Umat manusia juga dapat digambarkan sebagai gelombang, dan makhluk hidup lainnya seperti binatang dan burung dapat dilukiskan sebagai gelombang lain, tumbuh-tumbuhan gelombang lain lagi, demikian pula serangga dan binatang melata. Kekuatan jahat juga dapat digambarkan sebagai gelombang, dan kekuatan Tuhan sebagai gelombang juga. Di dalam alam tidak mungkin kita mengetahui aspek apa dari gelombang yang mana akan menyatu dengan gelombang lain. Karena itu, seperti titik-titik air dalam suatu gelombang di lautan bercampur dan menyatu dalam gelombang lain. Demikian pula mungkin engkau akan menemukan bahwa gelombang yang mengandung sifat-sifat manusia bisa menyatu dengan gelombang lain yang mengandung sifat-sifat makhluk hidup lain. Proses perubahan dan pergantian itu berlangsung terus. Karena itu hidup dapat digambarkan sebagai suatu rangkaian gelombang. Sifat manusia dihubungkan dengan proses berpikir yang menghasilkan serentetan buah pikiran. Proses pemikiran ini tidak kekal, melainkan terus mengalami perubahan. Begitu pula badan mengalami perubahan. Jika kau tidak mengetahui keenam macam perubahan yang terjadi pada kehidupan manusia yaitu lahir, tumbuh, dewasa, menua, jompo, dan mati, engkau akan terkelabui dan mengira bahwa hidup manusia ini kekal. Sumber penyebab kesalahpahaman itu ialah ketidaktahuan.

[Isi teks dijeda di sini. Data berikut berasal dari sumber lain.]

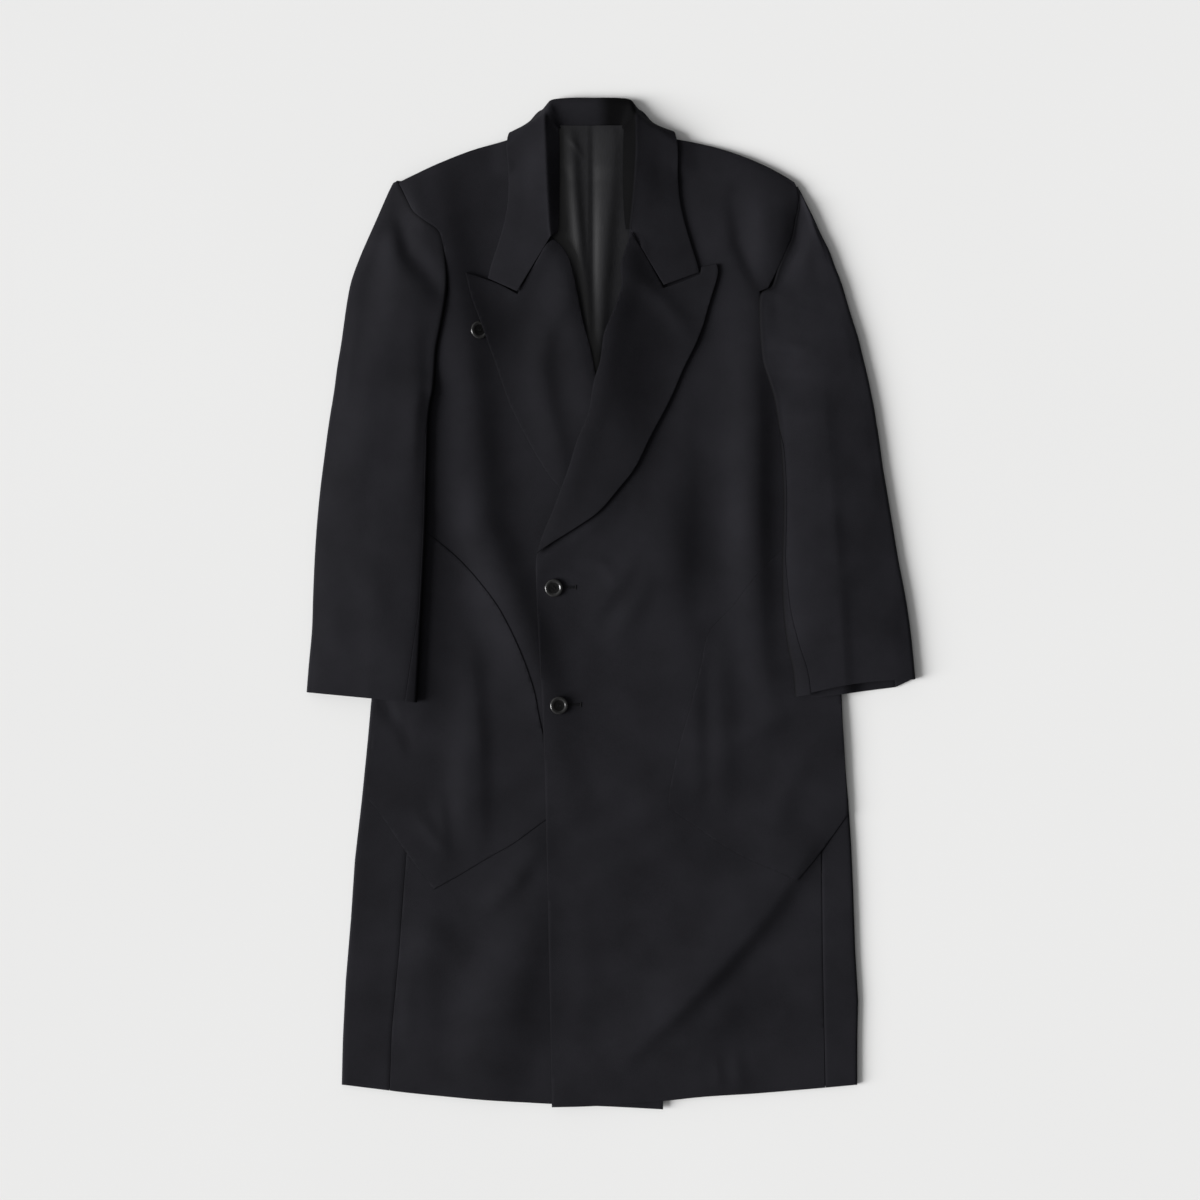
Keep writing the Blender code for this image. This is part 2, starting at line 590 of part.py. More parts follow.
def side_panel(name, seam, side, hem_seam, hem_side, toward):
    """The cloth folded round one side, from the side seam over the edge to the back."""
    rows = []
    for y_seam, y_side in side_rows(seam, hem_seam, hem_side):
        x_seam = at(seam, y_seam) + toward * SEAM
        x_side = at(side, y_side)
        centre = x_side - toward * (SIDE_FOLD + BODY_WALL / 2)
        row = []
        for part in range(4):
            u = part / 3.0
            x, y = x_seam + (centre - x_seam) * u, y_seam + (y_side - y_seam) * u
            fold = BODY_WALL / 2 + 2 * SIDE_FOLD
            z = (base(x, y) + BODY_WALL / 2) * (1.0 - smooth(u)) + fold * smooth(u)
            row.append((x, y, z))
        for turn in (60.0, 0.0, -60.0):
            angle = math.radians(turn)
            x = centre + toward * SIDE_FOLD * math.cos(angle)
            row.append((x, y_side, BODY_WALL / 2 + SIDE_FOLD * (1.0 + math.sin(angle))))
        for part in (0.0, 0.5, 1.0):
            x = centre - toward * part * (SIDE_UNDER - SIDE_FOLD - BODY_WALL / 2)
            row.append((x, y_side, BODY_WALL / 2))
        rows.append(row if toward > 0 else list(reversed(row)))
    return wall_of(name, rows, BODY_WALL, lambda i, j: True, wool(name))


def back_half(name, seam, side, hem_seam, armhole, shoulder, neck, toward):
    """One half of the back, between the centre seam and the folded side."""
    outline = [(x + toward * SEAM / 2, y) for y, x in BACK_SEAM]
    for _, y in side_rows(seam, hem_seam, HEM_AT_SIDE):
        outline.append((at(side, y) - toward * (SIDE_UNDER + SEAM), y))
    outline += list(armhole) + list(shoulder) + list(neck)
    return panel(name, tuple(outline), back_floor, BODY_WALL, wool(name), 70.0, 70.0, 464.0)


def sleeve_bed(x, y, side, pocket, toward):
    """What a sleeve lies on: the table, and inward of the side fold the coat's front."""
    inward = toward * (at(side, y) - x)
    front = base(x, y) + BODY_WALL + SLEEVE_AIR
    front += cover(pocket, x, y) * (POCKET_WALL + AIR)
    return front * smooth((inward + CLIMB_START) / CLIMB_WIDTH)


def clear_of_body(x, y, side, armhole, toward):
    """Whether a point beside the back is at least 2 mm outside it."""
    edge = at([(b, a) for a, b in armhole], y) if y > ARMPIT + 4.0 else at(side, y)
    return toward * (x - edge) > 2.0


def sleeve(side_name, table, side, pocket, over_lines, armhole, toward):
    """The top sleeve and the under sleeve, folded flat at their outer and inner edges."""
    half = SLEEVE_WALL / 2
    edge = SLEEVE_FOLD + half
    top_rows, under_rows = [], []
    for line, (xi, yi, xo, yo, seam) in enumerate(table):
        length = math.hypot(xo - xi, yo - yi)
        ux, uy = (xo - xi) / length, (yo - yi) / length
        tube = line < TUBE_LINES
        fold = min(SLEEVE_FOLD, length * 0.22)
        outer_edge = fold + half

        def bed(q):
            x, y = xi + ux * q, yi + uy * q
            return (sleeve_bed(x, y, side, pocket, toward) if tube else 0.0) + half

        if tube:
            inner_z = bed(edge) + 2 * SLEEVE_FOLD
            start, first = max(seam, edge), edge
        elif line < over_lines:
            inner_z = base(xi, yi) + BODY_WALL + SLEEVE_AIR + half
            start, first = 0.0, 0.0
        else:
            inner_z = base(xi, yi) + half
            start, first = 0.8, 0.8
        outer_z = half + 2 * fold
        end = length - outer_edge

        def top(q):
            s = min(max((q - first) / (end - first), 0.0), 1.0)
            bulge = TUBE_BULGE if tube else CAP_BULGE
            z = inner_z + (outer_z - inner_z) * smooth(s) + bulge * math.sin(math.pi * s)
            return max(z, bed(q) + 2 * SLEEVE_FOLD) if tube else z

        def place(q, z, sag=0.0):
            return (xi + ux * q, yi + uy * q + sag, z)

        cuff = line == 0
        row = []
        for n in range(9):
            q = start + (end - start) * n / 8.0
            sag = 5.0 * math.sin(math.pi * q / length) if cuff and toward > 0 else 0.0
            row.append(place(q, top(q), sag))
        for turn in (50.0, 0.0, -50.0):
            angle = math.radians(turn)
            z = half + fold * (1.0 + math.sin(angle))
            row.append(place(end + fold * math.cos(angle), z))
        under = min(SLEEVE_UNDER, 0.4 * length)
        for n in range(3):
            q = end - (under - outer_edge) * n / 2.0
            row.append(place(q, half))
        top_rows.append(row if toward > 0 else list(reversed(row)))

        # The under sleeve: four points on the table, then up over the coat's side,
        # round the inner fold and onto the top as far as the front seam.
        if line + 1 >= len(table):
            continue
        begin = length - under - SEAM
        if tube:
            inner = (at(side, yi + uy * length * 0.5) + toward * 30.0 - xi) / ux
        else:
            inner = begin
            while clear_of_body(xi + ux * inner, yi + uy * inner, side, armhole, toward):
                inner -= 0.5
        inner = min(inner, begin - 1.5)
        row = []
        for n in range(4):
            q = begin + (inner - begin) * n / 3.0
            sag = -3.5 * math.sin(math.pi * q / length) if cuff and toward > 0 else 0.0
            row.append(place(q, half, sag))
        if tube:
            climb = [inner - 9.0, inner - 18.0, inner - 27.0]
            climb += [inner + (edge - inner) * 0.8, edge]
            row += [place(q, bed(q)) for q in climb]
            centre_z = bed(edge) + SLEEVE_FOLD
            for turn in (-50.0, 0.0, 50.0):
                angle = math.radians(turn)
                q = edge - SLEEVE_FOLD * math.cos(angle)
                row.append(place(q, centre_z + SLEEVE_FOLD * math.sin(angle)))
            flat_z = centre_z + SLEEVE_FOLD
            if seam > edge + 2.0:
                row += [place(edge, flat_z), place(seam - SEAM, flat_z)]
            else:
                row += [place(edge - 1.4, flat_z - 0.07 * SLEEVE_FOLD)]
                row += [place(edge - SEAM, flat_z)]
        else:
            row += [row[-1]] * 10
        under_rows.append(row if toward < 0 else list(reversed(row)))

    wall_of("top_sleeve_" + side_name, top_rows, SLEEVE_WALL, lambda i, j: True,
            wool("top_sleeve_" + side_name))
    wide = len(under_rows[0])
    flat = (lambda j: j < 3) if toward < 0 else (lambda j: j >= wide - 4)
    wall_of("under_sleeve_" + side_name, under_rows, SLEEVE_WALL,
            lambda i, j: flat(j) or i + 1 < TUBE_LINES, wool("under_sleeve_" + side_name))


def collar():
    """One folded wall: the stand from the neck seam, the roll, and the fall outside it."""
    rows = []
    half = COLLAR_WALL / 2
    for nx, ny, rx, ry, rz, tx, ty, tz, ex, ey, ez in COLLAR_ROWS:
        floor = right_front_floor if rx < -20.0 else left_front_floor
        under_back = tz is not None and ez is not None and ez < 2.0
        toward_front = Vector((nx - rx, ny - ry)).normalized()
        at_back = smooth((16.0 - rz) / 8.0)
        neck_z = floor(nx + (-3.0 if rx < -20.0 else 3.0), ny) + 1.0
        if at_back > 0.0:
            neck_z += (back_floor(nx, 546.0) + 1.6 - neck_z) * at_back
        edge_z = ez if ez is not None else floor(ex, ey) + BODY_WALL + 0.7 + half
        turn_low = floor(tx, ty) + BODY_WALL + 0.9 + half
        turn_z = tz if tz is not None else max(turn_low, 0.45 * rz + 0.55 * edge_z + 1.0)
        fall = Vector((tx - rx, ty - ry)).normalized()
        before = Vector((rx, ry)) + toward_front * (3.0 + 2.4 * at_back)
        after = Vector((rx, ry)) + fall * (4.0 + 1.4 * at_back)
        before_z = rz - 1.6 * (1.0 - at_back) + 4.1 * at_back
        after_z = rz - 0.8 * (1.0 - at_back) - 4.1 * at_back
        if under_back:
            after_z = max(after_z, half)
        middle = Vector((nx, ny)) * 0.5 + before * 0.5
        middle_z = 0.5 * neck_z + 0.5 * before_z
        halfway = after * 0.5 + Vector((tx, ty)) * 0.5
        halfway_z = 0.5 * after_z + 0.5 * turn_z
        outer = Vector((tx, ty)) * 0.5 + Vector((ex, ey)) * 0.5
        outer_z = 0.5 * turn_z + 0.5 * edge_z
        rows.append([
            (nx, ny, neck_z), (*middle, middle_z), (*before, before_z), (rx, ry, rz),
            (*after, after_z), (*halfway, halfway_z), (tx, ty, turn_z),
            (*outer, outer_z), (ex, ey, edge_z),
        ])
    rows = [list(reversed(row)) for row in rows]
    return wall_of("collar", rows, COLLAR_WALL, lambda i, j: True, wool("collar"))


def button(name, x, y, floor):
    """A turned button on a front: a raised rounded rim round a shallow dish."""
    bottom = max(
        floor(x + 10.0 * math.cos(n), y + 10.0 * math.sin(n)) for n in range(7)
    ) + BODY_WALL + SEAM
    profile = (
        (0.0, 0.0), (8.6, 0.0), (10.1, 0.7), (BUTTON_RADIUS, 1.7), (10.1, 2.8),
        (8.9, BUTTON_HEIGHT), (7.6, 3.2), (6.4, 2.3), (0.0, 2.1),
    )
    steps = 20
    bm = bmesh.new()
    points = [bm.verts.new((r * MM, 0.0, z * MM)) for r, z in profile]
    edges = [bm.edges.new(pair) for pair in zip(points, points[1:])]
    bmesh.ops.spin(
        bm, geom=points + edges, cent=(0, 0, 0), axis=(0, 0, 1),
        angle=2 * math.pi, steps=steps, use_merge=True,
    )
    bmesh.ops.remove_doubles(bm, verts=bm.verts, dist=1e-6)
    bmesh.ops.recalc_face_normals(bm, faces=bm.faces)
    mesh = bpy.data.meshes.new(name)
    bm.to_mesh(mesh)
    bm.free()
    mesh.shade_smooth()
    mesh.set_sharp_from_angle(angle=math.radians(40.0))
    mesh.materials.append(fabric(name, (0.010, 0.010, 0.011), 0.35))
    obj = bpy.data.objects.new(name, mesh)
    obj.location = (x * MM, y * MM, bottom * MM)
    bpy.context.scene.collection.objects.link(obj)
    return obj


for old in list(bpy.data.objects):
    bpy.data.objects.remove(old, do_unlink=True)

back_half(
    "back_right", SEAM_RIGHT, SIDE_RIGHT, -559.7, BACK_ARMHOLE_RIGHT,
    [(-224.0, 490.0), (-194.0, 504.0), (-158.5, 518.0), (-126.0, 526.0), (-113.0, 523.5),
     (-95.0, 526.0), (-78.0, 532.0), (-66.0, 535.5)],
    [(-59.0, 541.0), (-54.0, 545.2)], -1.0,
)
back_half(
    "back_left", SEAM_LEFT, SIDE_LEFT, -556.4, BACK_ARMHOLE_LEFT,
    [(196.7, 489.5), (167.9, 504.0), (130.0, 518.0), (97.8, 525.0), (78.0, 523.0),
     (60.0, 525.0), (40.0, 530.0), (21.0, 535.0)],
    [(14.0, 541.0), (9.0, 545.2)], 1.0,
)
side_panel("side_right", SEAM_RIGHT, SIDE_RIGHT, -559.7, HEM_AT_SIDE, -1.0)
side_panel("side_left", SEAM_LEFT, SIDE_LEFT, -556.4, HEM_AT_SIDE, 1.0)
panel("lining", LINING, lining_floor, LINING_WALL,
      fabric("lining", (0.022, 0.022, 0.024), 0.45))
panel("front_right", RIGHT_FRONT, right_front_floor, BODY_WALL, wool("front_right"))
panel("front_left", LEFT_FRONT, left_front_floor, BODY_WALL, wool("front_left"))
panel("lapel_right", UNDER_LAPEL, right_lapel_floor, LAPEL_WALL, wool("lapel_right"))
panel("lapel_left", TOP_LAPEL, left_lapel_floor, LAPEL_WALL, wool("lapel_left"))
panel("pocket_right", POCKET_RIGHT, right_pocket_floor, POCKET_WALL, wool("pocket_right"))
panel("pocket_left", POCKET_LEFT, left_pocket_floor, POCKET_WALL, wool("pocket_left"))
sleeve("right", SLEEVE_RIGHT, SIDE_RIGHT, POCKET_RIGHT, OVER_LINES_RIGHT,
       BACK_ARMHOLE_RIGHT, -1.0)
sleeve("left", SLEEVE_LEFT, SIDE_LEFT, POCKET_LEFT, OVER_LINES_LEFT,
       BACK_ARMHOLE_LEFT, 1.0)
collar()
for number, (x, y) in enumerate(BUTTONS_LEFT_FRONT, 1):
    button("button_%d" % number, x, y, left_front_floor)
x, y = BUTTON_RIGHT_FRONT
button("button_3", x, y, right_front_floor)
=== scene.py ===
"""A long black tailored coat with peak lapels, lying flat on its back and buttoned.

Left and right are the wearer's, so the right front is at -X. The collar points to +Y.
Tables and heights are in millimetres, and each finished mesh is in metres.
"""

import math

import bmesh
import bpy
import numpy as np
from mathutils import Matrix, Vector


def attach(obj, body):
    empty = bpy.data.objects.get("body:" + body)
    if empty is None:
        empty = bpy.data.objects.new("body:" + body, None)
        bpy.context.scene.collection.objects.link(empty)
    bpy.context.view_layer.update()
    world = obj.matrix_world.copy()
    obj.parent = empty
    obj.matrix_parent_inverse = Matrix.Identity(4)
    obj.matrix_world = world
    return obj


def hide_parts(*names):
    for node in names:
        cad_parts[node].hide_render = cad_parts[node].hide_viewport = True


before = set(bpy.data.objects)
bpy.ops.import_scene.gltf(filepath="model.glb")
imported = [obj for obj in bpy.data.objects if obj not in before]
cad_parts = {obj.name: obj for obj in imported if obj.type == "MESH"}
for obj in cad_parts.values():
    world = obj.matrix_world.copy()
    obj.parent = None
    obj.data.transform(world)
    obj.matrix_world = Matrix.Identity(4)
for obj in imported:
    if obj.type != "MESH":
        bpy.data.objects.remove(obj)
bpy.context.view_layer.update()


# The back: two long halves of black wool twill, joined by a seam down the middle. They
# lie on the floor under everything else, wrinkled a little where the coat was laid down.

MM = 0.001
BODY_WALL = 2.0
SEAM = 0.3
BACK_WEAVE = 8.0
SIDE_UNDER = 35.0
HEM_AT_SIDE = -553.2
ARMPIT = 236.0
SIDE_TOP = 226.0
HEM_TUCK = 0.6

# A cut edge: the rows of its rolled rim, how much the underside rounds off, and how far
# apart two mesh lines have to be.
RIM_ROWS = (0.3, 0.7)
UNDER_ROUNDING = 0.6
LINES_APART = 0.12

# The collar's back lies under the neck of the back: the room that it takes, from where to
# where in x, how softly the back climbs over it, and where along y.
COLLAR_ROOM = 3.0
COLLAR_SPAN = (-142.0, 104.0)
COLLAR_FADE = 28.0
COLLAR_START = 484.0
COLLAR_CLIMB = 20.0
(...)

Dalam alam yang kasat mata atau bhutakasha terdapat milyaran juta matahari, masing-masing mempunyai dunia sendiri; ada planet yang tidak terhitung jumlahnya, besar dan kecil, dan makhluk yang tak tepermanai jumlahnya; dan dalam alam semesta yang tak terhingga luasnya ini, bumi lebih kecil daripada sebutir debu; di atas bumi ini India hanya sebuah negara kecil. Dalam negara kecil ini ada negara bagian yang kecil. Dalam negara bagian yang kecil ini ada distrik kecil. Dalam distrik kecil ini ada dusun kecil. Dalam dusun kecil ini ada rumah kecil yang tidak berarti. Dan dalam rumah kecil ini duduklah tubuh yang amat kecil....Alangkah ganjilnya kalau membayangkan bahwa tubuh yang sekecil itu merasa egois dan membusungkan dada karena merasa penting, mengingat ukurannya yang sangat kecil itu dalam alam semesta yang begitu luas. Bila engkau membayangkan bhutakasha ini dan tempatmu di dalamnya, engkau akan menyadari bahwa badanmu hanyalah sebuah bintik debu yang amat kecil dalam alam raya ini. Dapatkah bintik sekecil itu berharap bisa memahami keseluruhan alam ini? Dapatkah setitik air mengukur lautan? Sedangkan lautan itu sendiri terus menerus mengalami perubahan....demikian pula seluruh bumi....demikian juga segala sesuatu yang lain dalam alam bhutakasha.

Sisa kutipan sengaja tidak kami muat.